Desde el mismo comienzo del cristianismo en Pentecostés (Hch. 2), podemos ver cómo el amor de Dios ha sido derramado en nuestros corazones por el Espíritu Santo que nos ha sido dado (Ro. 5:5). De hecho, “el que tiene bienes de este mundo y ve a su hermano tener necesidad, y cierra contra él su corazón, ¿cómo mora el amor de Dios en él?” (1 Jn. 3:17-18). Por eso, en la Palabra se nos pide que no amemos no solo con palabras, sino “de hecho y en verdad” (1 Jn. 3:17-18).
Los primeros cristianos en Jerusalén compartían todo sin estar obligados a hacerlo. Vendían sus cosas y ponían el dinero a los pies de los apóstoles para que este se distribuyera según las necesidades. Este amoroso cuidado continuó por algunos años bajo la guía del Espíritu, pero luego la carne se manifestó a través de la falsedad y la murmuración. A medida que la Iglesia crecía y se extendía por todo el Imperio romano, los procedimientos para llevar a cabo este cuidado de amor se volvieron más engorrosos, especialmente cuando se trataba de ayudar a los necesitados en Judea, ya que se debía transportar materialmente el dinero.

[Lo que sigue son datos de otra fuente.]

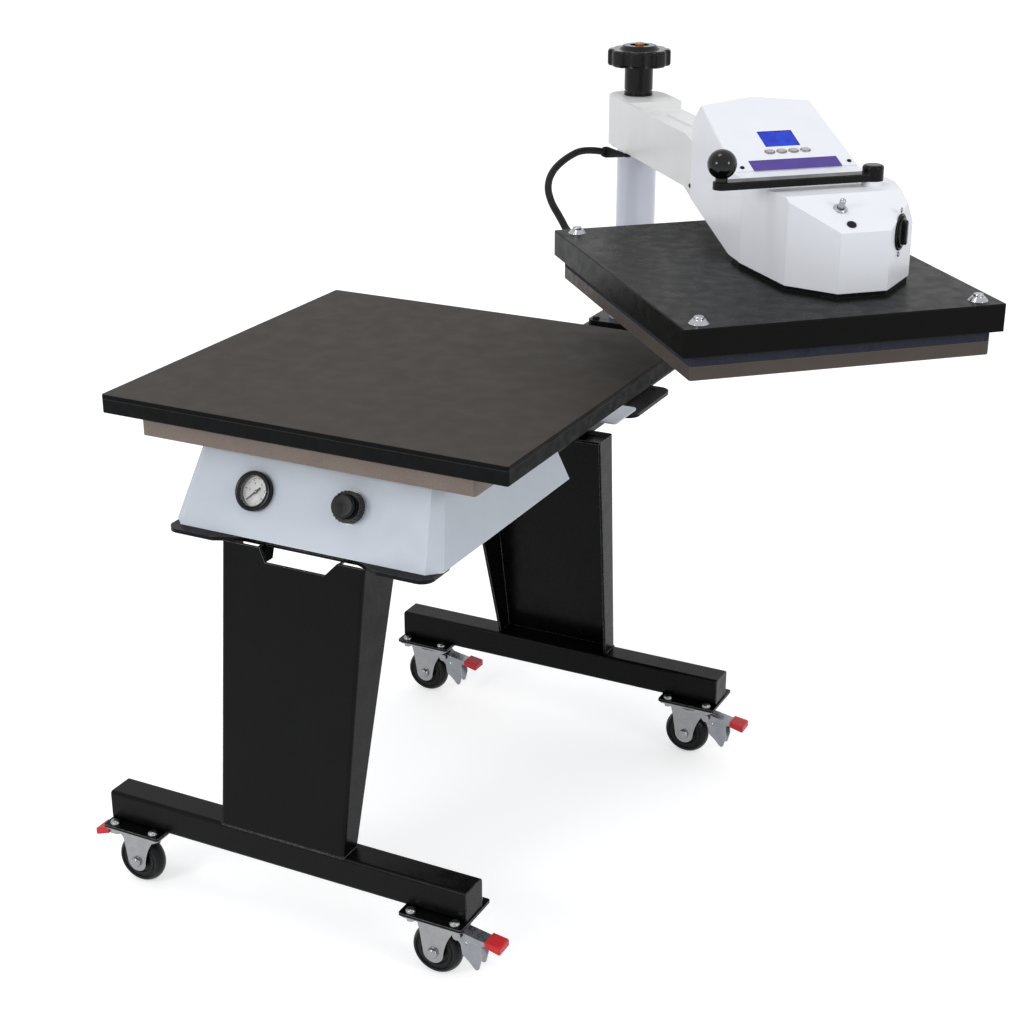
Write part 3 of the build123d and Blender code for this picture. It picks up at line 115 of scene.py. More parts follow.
class Finish:
    """A procedural material: mottled colour, lighter edges as painted highlight and wear, uneven
    gloss and fine relief.
    """

    def __init__(self, name, colour, roughness, metallic=0, specular=0.5, coat=0):
        self.material = bpy.data.materials.new(name)
        self.material.use_nodes = True
        self.tree = self.material.node_tree
        self.shader = self.tree.nodes["Principled BSDF"]
        self.shader.inputs["Metallic"].default_value = metallic
        self.shader.inputs["Specular IOR Level"].default_value = specular
        self.shader.inputs["Coat Weight"].default_value = coat
        self.shader.inputs["Coat Roughness"].default_value = 0.08
        self.colour = colour
        self.roughness = roughness
        self.space = self.node("ShaderNodeTexCoord").outputs["Object"]
        self.shade = None
        self.normal = None

    def node(self, kind, **values):
        made = self.tree.nodes.new(kind)
        for key, value in values.items():
            setattr(made, key, value)
        return made

    def link(self, start, end):
        self.tree.links.new(start, end)

    def noise(self, scale, detail=3, stretch=(1, 1, 1), shift=0.0):
        """Noise of that many features in a metre, stretched along the axes."""
        mapping = self.node("ShaderNodeMapping")
        mapping.inputs["Scale"].default_value = stretch
        mapping.inputs["Location"].default_value = (shift, shift, shift)
        self.link(self.space, mapping.inputs["Vector"])
        made = self.node("ShaderNodeTexNoise")
        made.inputs["Scale"].default_value = scale
        made.inputs["Detail"].default_value = detail
        self.link(mapping.outputs[0], made.inputs["Vector"])
        return made.outputs["Fac"]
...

Pablo y sus colaboradores se preocupaban por sus hermanos pobres en Jerusalén con gozo y diligencia (Gá. 2:10). Para hacerlo, se recogían donaciones entre las iglesias formadas principalmente por gentiles. Sin embargo, en aquellos días no existían billetes, cheques ni giros bancarios, y las monedas de metal tenían que ser trasladadas por hermanos de confianza. Por lo tanto, ayudar a los santos necesitados era, y aún es, un trabajo de amor para el Señor. ¿Participamos en esta obra de amor? ¿De qué manera?